TRIBUNNEWS.COM, JAKARTA - Ketua Komisi Pemberantasan Korupsi (KPK) Firli Bahuri mengaku pasrah dirinya diputus bersalah melanggar kode etik oleh Dewan Pengawas KPK.
Ia menerima putusan Dewan Pengawas KPK yang dijatuhkan pada dirinya.
"Saya mohon maaf kepada seluruh masyarakat Indonesia yang mungkin tidak nyaman, dan tentu putusan saya terima dan saya pastikan saya tidak akan mengulangi itu terima kasih," ucap Firli usai mendengarkan putusan etik di Gedung ACLC KPK, Jakarta, Kamis (24/9/2020).
Baca: Buntut Naik Heli, Firli Bahuri Dijatuhi Sanksi Ringan oleh Dewas KPK
Firli terbukti melanggar kode etik lantaran menunggangi helikopter mewah saat berkunjung ke Palembang beberapa waktu lalu.

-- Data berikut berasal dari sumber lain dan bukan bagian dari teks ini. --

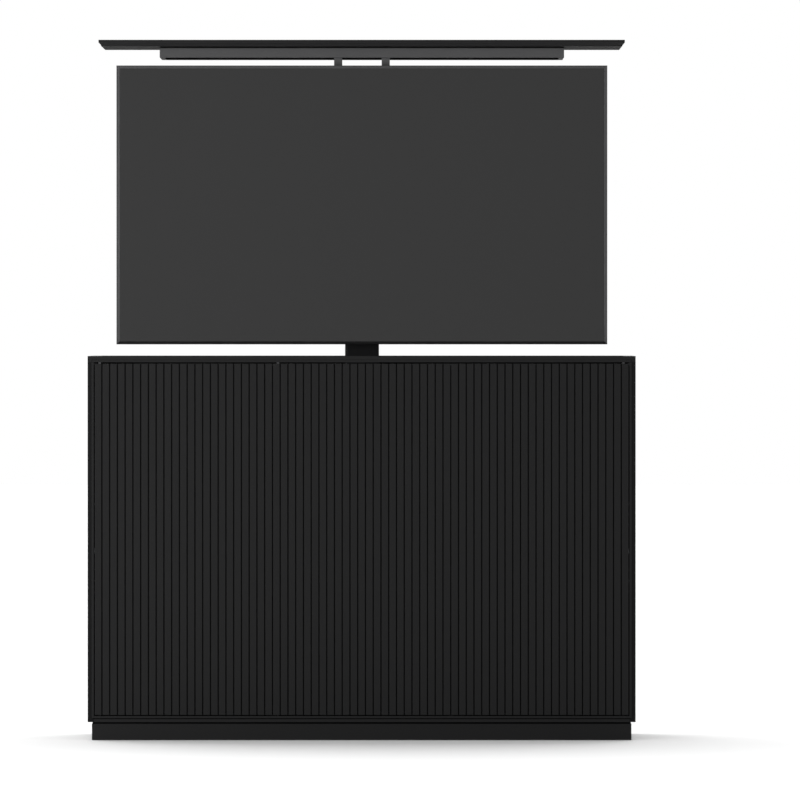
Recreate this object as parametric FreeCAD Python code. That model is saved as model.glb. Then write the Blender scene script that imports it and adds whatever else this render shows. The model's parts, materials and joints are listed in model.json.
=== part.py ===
import FreeCAD, Part
import math
import os

from FreeCAD import Vector

# A television lift cabinet, raised. All sizes are in millimetres.
# X runs to the right, the doors face -Y, Z is up, and the origin is the middle of the footprint.

# Cabinet
cabinet_width = 1600.0
cabinet_depth = 480.0
cabinet_height = 1122.0
board = 18.0
plinth_height = 53.0
plinth_inset = 12.0
front_step_width = 11.0
front_step_depth = 3.0
back_panel_thickness = 6.0
back_panel_inset = 8.0
partition_thickness = 12.0
partition_clearance = 10.0
bay_top_drop = 8.0
bay_front_setback = 32.0
shelf_height = 560.0
shelf_side_clearance = 1.0
support_size = 16.0
support_thickness = 2.0
support_edge_distance = 24.0

# Top frame and the lid that drops into it
rail_width = 29.0
lid_gap = 2.0
lid_lip = 8.0
lid_bevel = 7.0

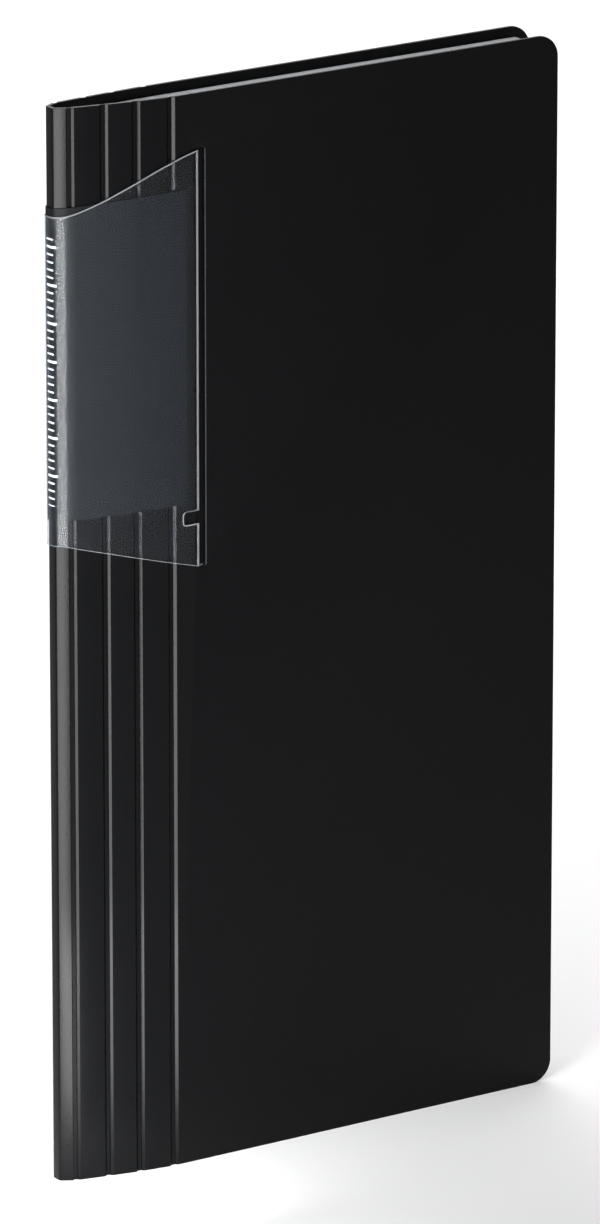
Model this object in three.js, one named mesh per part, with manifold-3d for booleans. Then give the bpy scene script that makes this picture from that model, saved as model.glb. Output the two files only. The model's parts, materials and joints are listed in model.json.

Meski dinyatakan bersalah atas perbuatannya, Firli hanya dijatuhi sanksi ringan berupa teguran tertulis.
"Menghukum terperiksa dengan sanksi ringan berupa teguran tertulis 2 yaitu agar terperiksa tidak mengulangi lagi perbuatannya dan agar terperiksa sebagai ketua Komisi Pemberantasan Korupsi senantiasa menjaga sikap dan perilaku dengan mentaati larangan dan kewajiban yang diatur dalam kode etik dan pedoman perilaku komisi pemberantasan Korupsi," kata Ketua Dewas KPK Tumpak Hatorangan Panggabean, Kamis (24/9/2020).
Dalam menjatuhkan putusannya, Dewas KPK mempertimbangkan sejumlah hal.
Hal yang memberatkan, Firli disebut tidak menyadari pelanggaran yang telah dilakukan.
Kemudian, Firli sebagai ketua KPK yang seharusnya menjadi teladan malah melakukan hal yang sebaliknya.
Sementara itu, untuk hal yang meringankan Firli belum pernah dihukum akibat pelanggaran kode etik dan pedoman perilaku.
"Terperiksa kooperatif sehingga memperlancar jalannya persidangan," anggota Dewas KPK Albertina Ho menambahkan.
Diketahui, dugaan pelanggaran etik Komjen Pol Firli Bahuri ini menindaklanjuti laporan yang dibuat oleh Koordinator Masyarakat Anti-Korupsi Indonesia (MAKI) Boyamin Saiman.
Firli dilaporkan terkait dua dugan pelanggaran kode etik.
Pertama terkait ketidakpatuhan Firli atas protokol kesehatan.
Kedua, mengenai gaya hidup mewah dengan menggunakan sebuah helikopter milik perusahaan swasta dengan kode PK-JTO untuk kepentingan pribadi melakukan ziarah.
Firli diduga telah melanggar kode etik dan pedoman perilaku 'Integritas' pada Pasal 4 ayat (1) huruf c atau huruf n atau Pasal 4 ayat (2) huruf m dan/atau perilaku 'Kepemimpinan' pada Pasal 8 Ayat (1) huruf f Peraturan Dewan Pengawas Nomor 2 Tahun 2020.